Identify the lines holding "shown" and copy them.

====================

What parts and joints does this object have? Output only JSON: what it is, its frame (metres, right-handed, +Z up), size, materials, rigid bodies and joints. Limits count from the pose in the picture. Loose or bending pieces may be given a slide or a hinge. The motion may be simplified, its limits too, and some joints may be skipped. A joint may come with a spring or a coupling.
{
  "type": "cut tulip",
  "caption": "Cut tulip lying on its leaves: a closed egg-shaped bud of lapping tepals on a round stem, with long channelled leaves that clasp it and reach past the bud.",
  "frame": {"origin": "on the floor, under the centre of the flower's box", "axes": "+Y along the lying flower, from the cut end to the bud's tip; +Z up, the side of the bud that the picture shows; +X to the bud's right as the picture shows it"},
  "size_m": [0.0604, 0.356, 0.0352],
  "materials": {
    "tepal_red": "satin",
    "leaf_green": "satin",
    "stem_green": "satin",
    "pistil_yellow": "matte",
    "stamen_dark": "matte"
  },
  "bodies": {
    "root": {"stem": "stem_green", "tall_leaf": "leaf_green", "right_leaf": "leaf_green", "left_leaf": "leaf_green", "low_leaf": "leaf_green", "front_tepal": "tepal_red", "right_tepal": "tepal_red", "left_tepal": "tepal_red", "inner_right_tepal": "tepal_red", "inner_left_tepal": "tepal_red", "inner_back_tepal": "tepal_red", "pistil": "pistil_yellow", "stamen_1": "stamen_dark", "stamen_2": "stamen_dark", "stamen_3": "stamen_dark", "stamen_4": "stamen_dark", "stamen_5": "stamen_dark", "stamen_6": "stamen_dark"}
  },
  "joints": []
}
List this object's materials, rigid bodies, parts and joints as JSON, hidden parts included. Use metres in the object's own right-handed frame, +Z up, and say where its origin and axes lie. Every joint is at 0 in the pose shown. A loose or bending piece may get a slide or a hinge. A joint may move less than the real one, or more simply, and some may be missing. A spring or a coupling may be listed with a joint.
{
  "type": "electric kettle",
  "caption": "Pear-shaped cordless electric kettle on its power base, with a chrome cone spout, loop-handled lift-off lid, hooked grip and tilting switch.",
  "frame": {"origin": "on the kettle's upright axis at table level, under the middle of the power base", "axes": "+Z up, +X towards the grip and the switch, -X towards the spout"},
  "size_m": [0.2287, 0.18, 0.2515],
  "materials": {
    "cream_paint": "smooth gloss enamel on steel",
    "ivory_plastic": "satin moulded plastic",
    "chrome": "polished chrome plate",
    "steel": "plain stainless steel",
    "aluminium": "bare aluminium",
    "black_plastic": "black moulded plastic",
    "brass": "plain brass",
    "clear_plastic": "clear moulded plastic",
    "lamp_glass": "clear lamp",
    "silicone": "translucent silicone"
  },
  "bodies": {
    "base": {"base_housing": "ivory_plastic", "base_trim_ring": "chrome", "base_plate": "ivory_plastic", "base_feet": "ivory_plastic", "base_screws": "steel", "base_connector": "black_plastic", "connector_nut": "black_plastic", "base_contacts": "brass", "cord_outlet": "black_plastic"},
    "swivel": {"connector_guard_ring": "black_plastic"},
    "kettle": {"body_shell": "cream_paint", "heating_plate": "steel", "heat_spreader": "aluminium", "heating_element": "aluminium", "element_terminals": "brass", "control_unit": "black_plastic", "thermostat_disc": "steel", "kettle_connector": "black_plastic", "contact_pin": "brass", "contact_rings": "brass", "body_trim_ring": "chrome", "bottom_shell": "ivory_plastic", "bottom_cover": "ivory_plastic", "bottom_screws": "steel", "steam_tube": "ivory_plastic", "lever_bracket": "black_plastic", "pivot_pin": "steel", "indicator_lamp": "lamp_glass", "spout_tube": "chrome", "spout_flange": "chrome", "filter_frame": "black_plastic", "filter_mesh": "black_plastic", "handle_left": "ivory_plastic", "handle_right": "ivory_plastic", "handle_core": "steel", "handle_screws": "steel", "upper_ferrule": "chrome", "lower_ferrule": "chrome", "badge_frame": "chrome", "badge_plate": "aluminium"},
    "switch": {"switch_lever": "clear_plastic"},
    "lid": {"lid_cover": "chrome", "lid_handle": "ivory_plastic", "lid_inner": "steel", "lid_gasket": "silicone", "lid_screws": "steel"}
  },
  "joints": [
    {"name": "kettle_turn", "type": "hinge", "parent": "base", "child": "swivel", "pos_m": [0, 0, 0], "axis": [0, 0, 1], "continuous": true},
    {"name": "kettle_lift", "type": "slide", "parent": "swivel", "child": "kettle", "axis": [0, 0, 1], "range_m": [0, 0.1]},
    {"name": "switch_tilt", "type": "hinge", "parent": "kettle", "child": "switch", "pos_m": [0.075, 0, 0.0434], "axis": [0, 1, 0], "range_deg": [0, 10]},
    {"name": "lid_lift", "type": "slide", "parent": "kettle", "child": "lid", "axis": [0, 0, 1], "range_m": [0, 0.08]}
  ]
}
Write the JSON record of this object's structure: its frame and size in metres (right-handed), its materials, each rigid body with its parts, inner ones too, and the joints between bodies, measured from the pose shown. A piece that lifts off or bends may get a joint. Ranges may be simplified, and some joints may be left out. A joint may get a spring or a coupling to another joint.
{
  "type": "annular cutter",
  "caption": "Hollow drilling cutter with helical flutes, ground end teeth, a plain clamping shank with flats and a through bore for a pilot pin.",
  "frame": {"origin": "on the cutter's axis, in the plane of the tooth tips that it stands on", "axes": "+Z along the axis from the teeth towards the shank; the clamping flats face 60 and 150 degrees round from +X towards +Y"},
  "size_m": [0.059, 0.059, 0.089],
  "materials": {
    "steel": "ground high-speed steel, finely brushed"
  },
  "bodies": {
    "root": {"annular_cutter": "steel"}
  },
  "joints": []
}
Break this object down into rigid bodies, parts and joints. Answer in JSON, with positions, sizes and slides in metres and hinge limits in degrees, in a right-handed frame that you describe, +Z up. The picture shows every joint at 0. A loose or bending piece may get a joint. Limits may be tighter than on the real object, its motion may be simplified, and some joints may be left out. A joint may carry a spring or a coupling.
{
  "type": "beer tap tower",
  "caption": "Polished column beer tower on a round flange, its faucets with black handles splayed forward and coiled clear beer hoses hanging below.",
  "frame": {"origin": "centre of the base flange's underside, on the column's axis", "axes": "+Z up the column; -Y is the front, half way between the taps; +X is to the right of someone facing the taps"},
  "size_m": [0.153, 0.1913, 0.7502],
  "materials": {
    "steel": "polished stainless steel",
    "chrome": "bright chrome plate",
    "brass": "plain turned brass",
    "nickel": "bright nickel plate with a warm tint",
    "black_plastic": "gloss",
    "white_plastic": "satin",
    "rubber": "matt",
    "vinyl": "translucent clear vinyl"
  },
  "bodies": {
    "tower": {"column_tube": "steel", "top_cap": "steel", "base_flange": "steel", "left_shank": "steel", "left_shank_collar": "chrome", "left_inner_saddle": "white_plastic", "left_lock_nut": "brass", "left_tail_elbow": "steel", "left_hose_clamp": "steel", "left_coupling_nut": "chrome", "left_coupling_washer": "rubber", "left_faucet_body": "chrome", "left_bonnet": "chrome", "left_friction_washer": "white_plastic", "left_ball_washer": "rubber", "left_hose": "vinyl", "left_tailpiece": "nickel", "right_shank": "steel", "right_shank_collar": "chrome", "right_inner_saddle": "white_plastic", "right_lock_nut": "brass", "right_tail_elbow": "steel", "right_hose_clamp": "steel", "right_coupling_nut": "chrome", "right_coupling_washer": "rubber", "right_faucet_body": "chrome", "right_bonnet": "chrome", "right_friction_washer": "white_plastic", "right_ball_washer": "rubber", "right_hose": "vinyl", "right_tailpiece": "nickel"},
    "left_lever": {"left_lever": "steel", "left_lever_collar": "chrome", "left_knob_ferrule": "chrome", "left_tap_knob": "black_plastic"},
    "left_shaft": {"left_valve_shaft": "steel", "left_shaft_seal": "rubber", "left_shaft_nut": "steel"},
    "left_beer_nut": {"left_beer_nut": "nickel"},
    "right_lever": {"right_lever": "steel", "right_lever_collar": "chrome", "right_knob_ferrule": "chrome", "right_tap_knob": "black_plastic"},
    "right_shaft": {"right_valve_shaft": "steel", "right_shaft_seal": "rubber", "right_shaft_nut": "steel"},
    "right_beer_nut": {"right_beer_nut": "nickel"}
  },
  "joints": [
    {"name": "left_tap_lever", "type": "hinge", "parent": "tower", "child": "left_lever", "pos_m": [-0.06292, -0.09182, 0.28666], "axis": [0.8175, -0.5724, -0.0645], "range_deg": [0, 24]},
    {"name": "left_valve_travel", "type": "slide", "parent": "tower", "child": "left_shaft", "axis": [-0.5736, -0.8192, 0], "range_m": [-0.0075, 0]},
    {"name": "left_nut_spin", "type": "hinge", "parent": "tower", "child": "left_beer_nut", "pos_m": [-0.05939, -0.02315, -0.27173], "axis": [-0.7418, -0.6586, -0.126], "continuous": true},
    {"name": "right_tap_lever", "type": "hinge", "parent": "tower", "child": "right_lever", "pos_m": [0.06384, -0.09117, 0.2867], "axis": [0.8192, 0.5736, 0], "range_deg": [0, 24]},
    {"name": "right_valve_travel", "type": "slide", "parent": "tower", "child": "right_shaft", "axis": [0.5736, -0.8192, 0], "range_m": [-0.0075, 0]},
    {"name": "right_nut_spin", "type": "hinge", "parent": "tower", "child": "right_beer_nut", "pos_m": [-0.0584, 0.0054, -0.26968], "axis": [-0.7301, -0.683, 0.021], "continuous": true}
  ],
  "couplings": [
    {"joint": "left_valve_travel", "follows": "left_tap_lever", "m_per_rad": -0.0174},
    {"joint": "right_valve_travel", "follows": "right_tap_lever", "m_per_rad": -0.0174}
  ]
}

====================

WRITTEN SOLUTION —
List this object's materials, rigid bodies, parts and joints as JSON, hidden parts included. Use metres in the object's own right-handed frame, +Z up, and say where its origin and axes lie. Every joint is at 0 in the pose shown. A loose or bending piece may get a slide or a hinge. A joint may move less than the real one, or more simply, and some may be missing. A spring or a coupling may be listed with a joint.
Write the JSON record of this object's structure: its frame and size in metres (right-handed), its materials, each rigid body with its parts, inner ones too, and the joints between bodies, measured from the pose shown. A piece that lifts off or bends may get a joint. Ranges may be simplified, and some joints may be left out. A joint may get a spring or a coupling to another joint.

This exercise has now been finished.